Beberapa waktu setelah Peristiwa 19 Agustus 1966, Kodam Siliwangi melakukan penangkapan sejumlah perwira garnisun Bandung tersebut dan beberapa perwira Kodam sendiri. Mereka diketahui terlibat langsung dalam peristiwa tersebut. Bersama para perwira itu, ditangkap ratusan orang lainnya, termasuk beberapa pengurus PNI Cabang Bandung. Secara internal PNI Bandung sendiri melakukan pemecatan-pemecatan atas mereka yang terlibat, sekaligus membekukan Gerakan Pemuda Marhaenis Bandung.
Diungkapkan pula kemudian bahwa gerakan yang dilakukan KAMI dan KAPI tanggal 18 Agustus 1966 yang berupa penurunan dan penyobekan gambar-gambar Soekarno, telah dijadikan alasan terpicunya kemarahan pendukung Soekarno melakukan pembalasan. Namun tak dapat disangkal, gerakan itu sudah sejak lama direncanakan sebelum terjadinya aksi perobekan gambar Soekarno. Aksi penyobekan gambar Soekarno itu sendiri dimulai oleh tokoh KAMI Bandung, Soegeng Sarjadi yang juga Ketua Dewan Mahasiswa Universitas Padjadjaran pada appel mahasiswa dan pelajar di markas KAMI Bandung Jalan Lembong, tanggal 18 Agustus pagi. Saat itu menyerukan “Semua gambar Soekarno, di kantor-kantor, di rumah-rumah, di perusahaan-perusahaan negara atau swasta agar diturunkan!”. Dampak ‘suntikan’ Soegeng itu luarbiasa dan berhasil menggerakkan massa menjelajahi Bandung memasuki kantor-kantor untuk menjalankan apa yang dianjurkannya. Barisan Soekarno menyebut perobekan gambar itu penghinaan besar terhadap Soekarno. Dijadikan alasan pemicu kemarahan massa pendukung Soekarno sebagai kekuatan yang bertugas untuk ‘menagih’ keesokan harinya, yang harus dibayar oleh pergerakan 1966 di Bandung. KAMI Konsulat Bandung menjawab, “Kalau KAMI punya ‘kesalahan’, maka hal itu adalah merobek gambar orang yang telah merobek-robek hak azasi rakyat.”
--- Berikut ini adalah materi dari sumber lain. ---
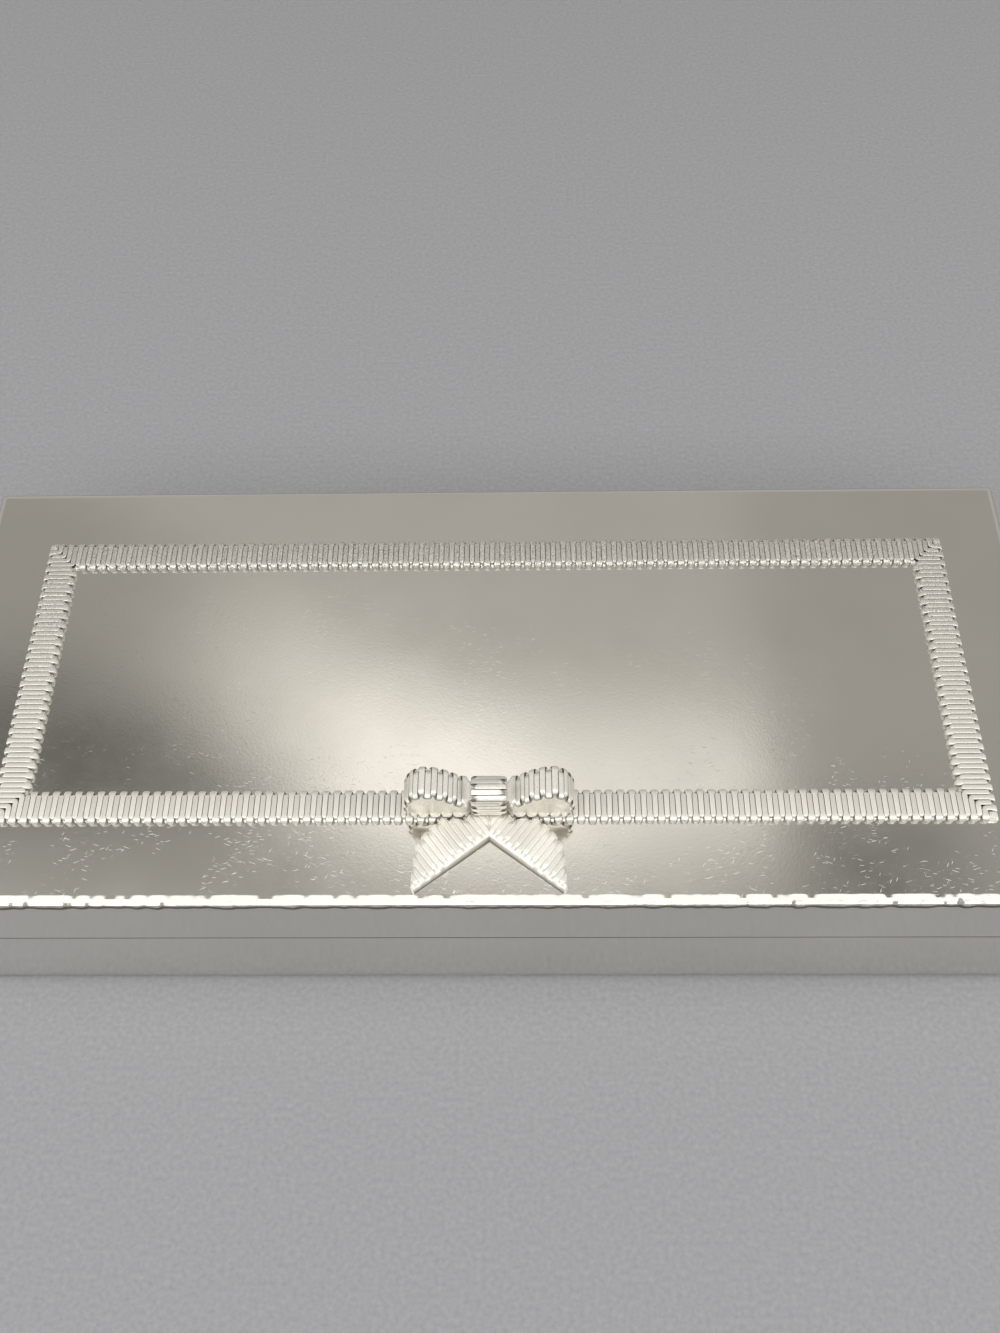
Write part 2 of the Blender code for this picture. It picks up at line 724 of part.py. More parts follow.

Marhaenisme dan Marxisme. Front Pantjasila Jawa Barat menganggap pidato Jas Merah Soekarno telah menjadi pemicu benturan dalam masyarakat. Sebaliknya, DPP PNI Osa-Usep, melalui Ketuanya Osa Maliki, mempersalahkan aksi penurunan dan penyobekan gambar Bung Karno sebagai pemicu kemarahan pendukung Soekarno. Sebenarnya PNI Osa-Usep ini pada mulanya cukup mendapat simpati di kalangan pergerakan 1966 karena sikapnya yang tegas menghadapi PNI Ali-Surachman (Asu) yang nyata-nyata punya garis politik sejajar dengan PKI. Tapi, dalam hal Soekarno, rupanya PNI Osa-Usep tak beda dengan PNI Asu yang digantikannya dalam kancah politik kala itu.
Sebagai reaksi atas sikap DPP PNI ini tiga tokoh jajaran Ketua PNI Bandung, Alex Prawiranata, Emon Suriaatmadja dan Mohammad A. Hawadi, menyatakan mundur dari PNI. Mereka menganggap penilaian DPP terhadap peristiwa itu tak objektif dan gegabah. Dilakukan tanpa terlebih dulu menanyakan duduk peristiwa sebenarnya kepada DPD PNI Bandung. Mereka menyatakan pula kekecewaan mendalam terhadap beberapa Ketua DPP PNI yang senantiasa masih saja menyatakan “Marhaenisme adalah Marxisme yang diterapkan”. Padahal, menurut mereka, harus ditarik garis yang jelas antara Marhaenisme dan Marxisme.